While in Borno state, we visited some of the hot zones in Gajigani, and Konduga amongst others, where the troops work under hostile environment and harsh weather conditions. It is not for the lilly-livered nor is it for show and entertainment purposes because it places not only his life but those around him in danger. I could recall how scary it was, while driving from Borno through the lonely and dangerous routes to Damaturu, Yobe state where we also passed a night.
Even though I was with heavily armed, combat ready and highly alert army convoy, I still felt vulnerable that any ambush could prove deadly. Not only was I worried but yet determined for the duty call, my family is even more worried and you can imagine the families left behind by these committed officers who are not in any way immune to bullets. It was therefore, in that state of combat readiness and war mood that we left to Jigawa and later to attend the Passing Out Parade of 73 Regular Recruits Intake of Depot Nigerian Army, Zaria in kaduna state.

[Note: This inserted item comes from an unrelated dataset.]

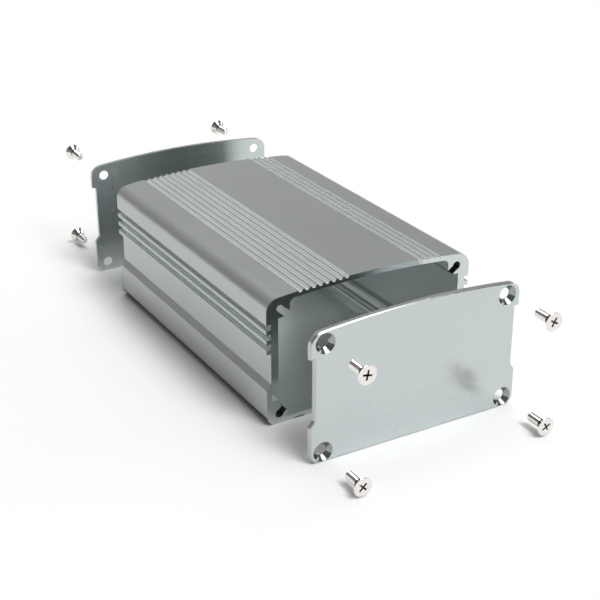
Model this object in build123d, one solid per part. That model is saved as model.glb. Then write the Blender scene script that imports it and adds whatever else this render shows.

It is even to the credit of the military and dangerously so that they were patient for over 30 minutes, while negotiating the right of passage with the Islamic Movement of Nigeria Shiites whose followers practically placed Buratai and his men under siege.

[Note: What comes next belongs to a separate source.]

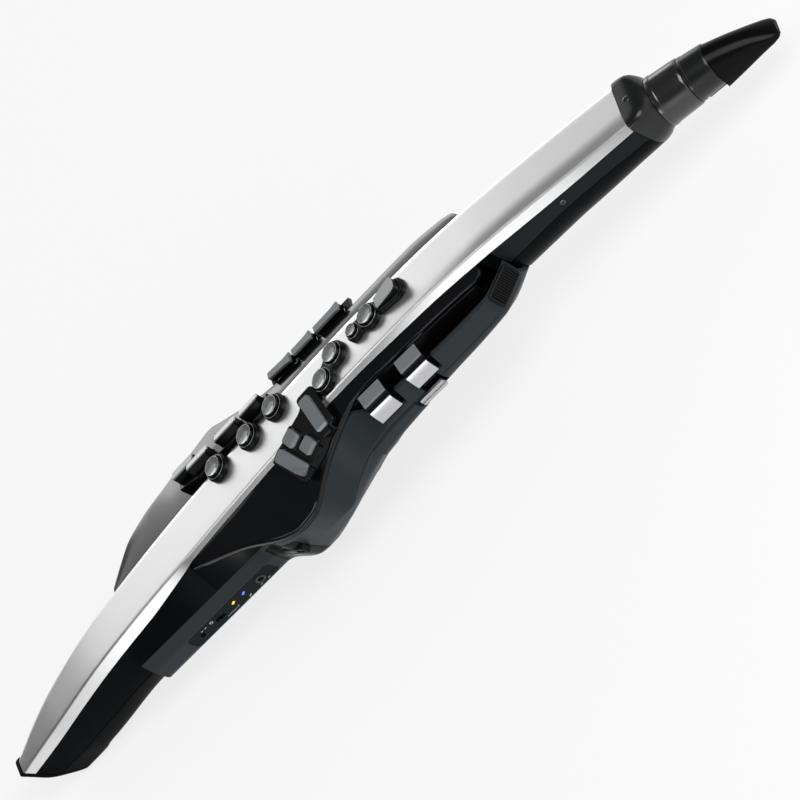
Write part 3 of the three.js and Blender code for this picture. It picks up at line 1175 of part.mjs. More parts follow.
// Inside: battery holder in the pod, the board above it, and what the board carries
const BOARD_THICK = 1.6;
const BOARD_WIDE = 26;
const BOARD_START_SHARE = 0.19;
const BOARD_END_SHARE = 0.655;
const HOLDER_WIDE = 33;
const HOLDER_LONG = LENGTH * 0.1433;
const CELL_RADIUS = 7;
const boardUp = bottom(along(BOARD_END_SHARE)) + SHELL_WALL + GAP;
place('main_board', block([along(BOARD_START_SHARE), -BOARD_WIDE / 2, boardUp],
  [along(BOARD_END_SHARE), BOARD_WIDE / 2, boardUp + BOARD_THICK]), 'board');
const holderLow = podBack + SHELL_WALL + GAP;
const holderHigh = boardUp - GAP;
const holderBlock = block([doorX - HOLDER_LONG / 2, -HOLDER_WIDE / 2, holderLow],
  [doorX + HOLDER_LONG / 2, HOLDER_WIDE / 2, holderHigh]);
const cellGroove = post(CELL_RADIUS * 0.3, -DOOR_LONG / 2 + DOOR_LAP, DOOR_LONG / 2 - DOOR_LAP, 0, 0, 8);
cellGroove.rotateY(Math.PI / 2);
cellGroove.translate(doorX, 0, holderLow);
place('battery_holder', cut(holderBlock, cellGroove), 'battery');
const SPEAKER_RADIUS = 10.5;
const SPEAKER_HIGH = 7;
const SPEAKER_SIDES = 20;
const SPEAKER_SHARE = 0.628;
const boardTop = boardUp + BOARD_THICK + GAP;
place('speaker', lathe([[0, 0], [SPEAKER_RADIUS * 0.6, 0], [SPEAKER_RADIUS, SPEAKER_HIGH * 0.7],
  [SPEAKER_RADIUS, SPEAKER_HIGH], [SPEAKER_RADIUS * 0.85, SPEAKER_HIGH],
  [SPEAKER_RADIUS * 0.3, SPEAKER_HIGH * 0.6], [0, SPEAKER_HIGH * 0.7],
], SPEAKER_SIDES), 'dark').position.set(along(SPEAKER_SHARE), 0, boardTop);
const SENSOR_SHARE = 0.585;
const SENSOR_SIZE = 10;
const SENSOR_NOZZLE = 2;
place('breath_sensor', join(
  block([-SENSOR_SIZE / 2, -SENSOR_SIZE / 2, 0], [SENSOR_SIZE / 2, SENSOR_SIZE / 2, SENSOR_SIZE * 0.6]),
  post(SENSOR_NOZZLE, SENSOR_SIZE / 2, SENSOR_SIZE * 1.3, 0, 0, 12)), 'dark')
  .position.set(along(SENSOR_SHARE), 0, boardTop);

const jackBores = jackHoles.map(inJack);
place('rear_shell', cut(shellBlank, ...palmNotches, jackPocket, ...jackBores, bayTool), 'shell');

// The group stands on its base: the origin is at the middle of the foot print
const bounds = new THREE.Box3();
GROUP.updateMatrixWorld(true);
GROUP.traverse((o) => {
  if (o.isMesh) bounds.union(new THREE.Box3().setFromObject(o, true));
});
const middleOfAll = bounds.getCenter(new THREE.Vector3());
GROUP.position.set(-middleOfAll.x, -middleOfAll.y, -bounds.min.z);

const scene = new THREE.Group();
scene.add(GROUP);
scene.updateMatrixWorld(true);
export default scene;
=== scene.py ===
"""Digital wind controller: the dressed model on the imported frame.

Every surface is worked out with numpy as rings of points carried along the body, in millimetres in
the builder's own datum, and is moved to the frame and to metres when its mesh is made.
"""
import logging
import math
from dataclasses import dataclass, field
from enum import Enum
from typing import Callable, Optional, Sequence, Union

import bpy
import numpy as np
from mathutils import Matrix, Vector


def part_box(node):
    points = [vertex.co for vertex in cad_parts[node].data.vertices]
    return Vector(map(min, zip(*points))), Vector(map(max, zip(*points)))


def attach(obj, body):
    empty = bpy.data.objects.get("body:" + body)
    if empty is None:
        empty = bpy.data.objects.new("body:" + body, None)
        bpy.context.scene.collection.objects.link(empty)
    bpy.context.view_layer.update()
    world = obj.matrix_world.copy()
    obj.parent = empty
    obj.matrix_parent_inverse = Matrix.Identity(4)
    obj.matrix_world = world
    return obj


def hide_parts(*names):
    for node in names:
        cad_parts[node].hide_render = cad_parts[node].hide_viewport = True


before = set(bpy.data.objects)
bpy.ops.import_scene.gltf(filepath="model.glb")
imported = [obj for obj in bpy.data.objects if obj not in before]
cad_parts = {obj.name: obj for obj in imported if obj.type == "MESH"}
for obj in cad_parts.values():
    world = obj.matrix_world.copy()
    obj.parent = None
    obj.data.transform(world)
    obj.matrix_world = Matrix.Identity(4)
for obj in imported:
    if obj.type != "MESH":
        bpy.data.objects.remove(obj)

LOG = logging.getLogger("wind_controller")
MM = 0.001
LENGTH = 670.0  # length of the instrument; places along it are shares of this
PANEL_START = 0.009  # share where the front panel and the bell's tube begin
PANEL_HALF = 16.7  # half width of the front panel's top
BELLY = 24.4  # depth of the belly under the datum
POD_BACK = -0.451  # height of the pod's back, as a share of the belly's depth
GAP = 0.3  # seam between two pieces
SNUG = 0.02  # seam where two pieces should look joined
ROOT = "body"
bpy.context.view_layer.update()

REAR_START, NECK_START, MOUTH_START = 0.176, 0.688, 0.8785  # shares where shell, neck and barrel begin
NO_FLOOR = -1e6  # height of a flat that cuts nothing
RIGHT_SIDE = ((1.0, 0.0, 0.0), (0.0, 0.0, 1.0), (0.0, -1.0, 0.0))  # axes along, up and out on the right

Array = np.ndarray
Shares = Sequence[tuple[float, float]]
Line = Callable[[Array], tuple[Array, Array]]


# Curves and sections.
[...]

No matter how you might view it, that singular act of laying siege on the COAS for almost an hour is a dangerous provocation.
He is the symbol of the army, the number one man and any threat to him is not just a threat to the Nigerian army but symbolically to the national security. Also, experience has shown that he could be ambushed and shot within the period the siege lasted. It could also be recalled that Buratai had earlier survived an ambush, when his convoy was attacked in Borno state. Therefore, the natural instinct was to break the Shiite siege even with minimal collateral damages.

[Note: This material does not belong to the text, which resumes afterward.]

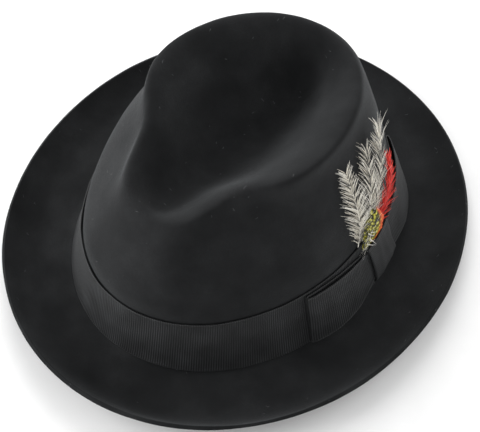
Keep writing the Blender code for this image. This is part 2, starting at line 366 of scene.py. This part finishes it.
def speckled_vane():
    """A small body feather: yellow-green, with dark-ringed pale dots and a warm orange edge."""
    made, tree, shader = new_material("speckled feather vane, barbs hooked flat")
    cloth = cloth_place(tree)
    dots = node(tree, "ShaderNodeTexVoronoi", {"Vector": cloth}, Scale=620, Randomness=0.75)
    stops = [(0.0, "#e9e79a"), (0.3, "#b9b22c"), (0.48, "#6d6a17"), (0.72, "#1d1c0c")]
    ground = ramp(tree, dots.outputs["Distance"], stops)
    barbs = node(tree, "ShaderNodeTexWave", {"Vector": cloth}, bands_direction="DIAGONAL", Scale=700)
    plain_sockets(barbs, Distortion=1.5)
    warm = node(tree, "ShaderNodeMapRange", {"Value": own_tone(tree)}, From_Min=0.72, From_Max=0.95)
    blend = node(tree, "ShaderNodeMix", {"Factor": warm.outputs[0]}, data_type="RGBA")
    tree.links.new(ground, blend.inputs[MIX_FIRST_COLOUR])
    blend.inputs[MIX_SECOND_COLOUR].default_value = srgb("#d9561c")
    tree.links.new(blend.outputs[MIX_COLOUR_OUT], shader.inputs["Base Color"])
    relief(tree, shader, barbs.outputs["Fac"], 0.5, 0.1 * MM)
    plain_sockets(shader, Roughness=0.5, Specular_IOR_Level=0.4)
    return made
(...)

Even though, I have tried to understand why the military acted the way they did in the first instance but one could not help but wonder what must have necessitated the deadly carnage that followed, leading to the destruction of lives and properties of the Shiites. I heard from some sources that there was intelligence report alleging that the shiites were in possession of stockpile of arms and possibly planning an attack against security and state institutions, prompting the pre-emptive strike.
However, I still feel the second wave of the military retaliation was an unwarranted overkill and unlike the first, which was to break the siege. At worst, that operation required police action first and then the military could be involved only in a situation the police were successfully challenged or repelled by a superior fire power. Anyway, the Army authorities have elected not to speak further on the issue until the judicial inquiry to address the incident conclude their work.
Similarly, the military have been reportedly involved in two separate confrontations with the IPOB members in the commercial city of Onitsha, Anambra State, leading to the death of some of them. However, the questions are: Were the Shiite and IPOB members armed or found to have attacked any state institution in a calculated or impulsive manner?
Did they ever overpower the Police to require the involvement of the military? Are the military permitted and required to use live bullets against own citizens who have not deliberately carried arms against the state?
These are questions begging for an answer as we try to resolve the volatile situation.